Embedding the recording on a different page:
After a broadcast ends with a published recording, the same Builder Live Stream block continues to serve the recording. Or you can move the recording to a different page (e.g. an "On Demand" archive page) using the same block with a fresh slug pointing at the recording.
Captions and accessibility:
- Auto-captions are off by default; can be enabled per-broadcast (uses Cloudflare's automatic transcription on the recording — not live captions yet).
- Once enabled, the recording's captions are searchable and download as VTT.
- Closed-caption (CC) button appears on the player when captions are available.
Permissions:
- **Public** (default) — anyone with the link can watch.
- **Members-only** — if your org has the Members module (memberships, paid subscribers, ticketed access), broadcasts can be gated to active members.

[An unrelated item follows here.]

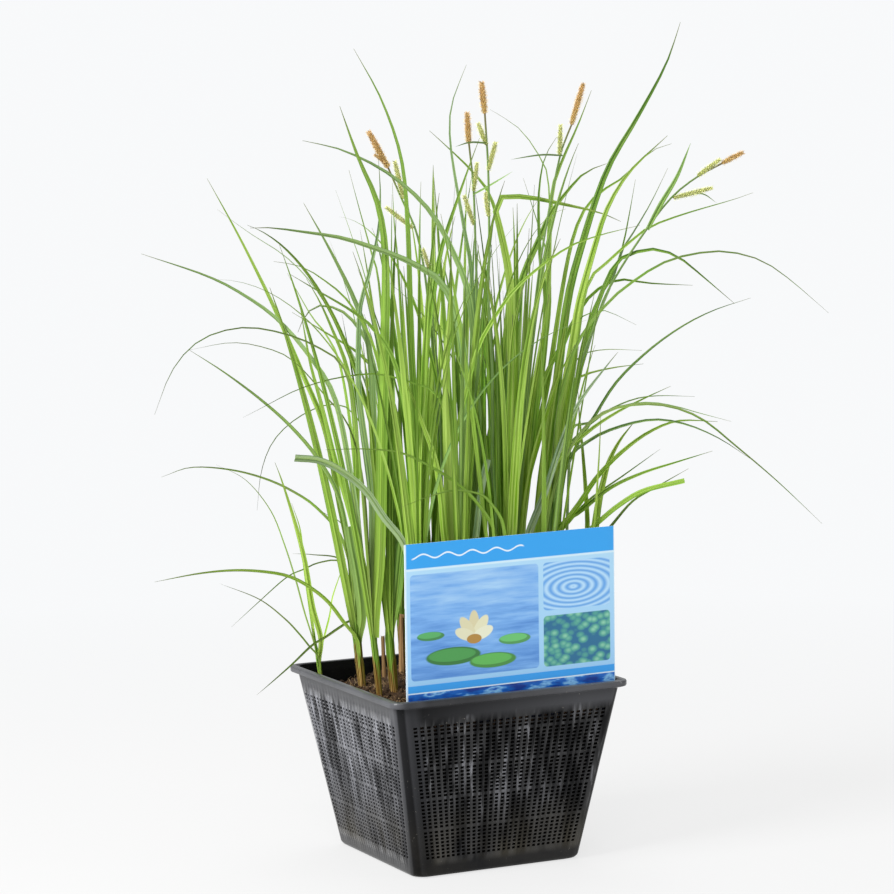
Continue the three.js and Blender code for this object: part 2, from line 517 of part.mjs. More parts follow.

Viewers see a "Sign in to watch" panel and authenticate via the platform's standard login.
- **Pay-per-view** (coming soon) — gate replay access behind a one-time purchase via Stripe.
Cost breakdown:
Viewer-side delivery is part of the broadcast's overall chargeback (`streamedMinutes × $0.005 × 1.15` lands on the org's monthly usage). Higher viewer count and longer broadcasts cost more; the platform's pricing is transparent in the org's Accounting → Usage tab.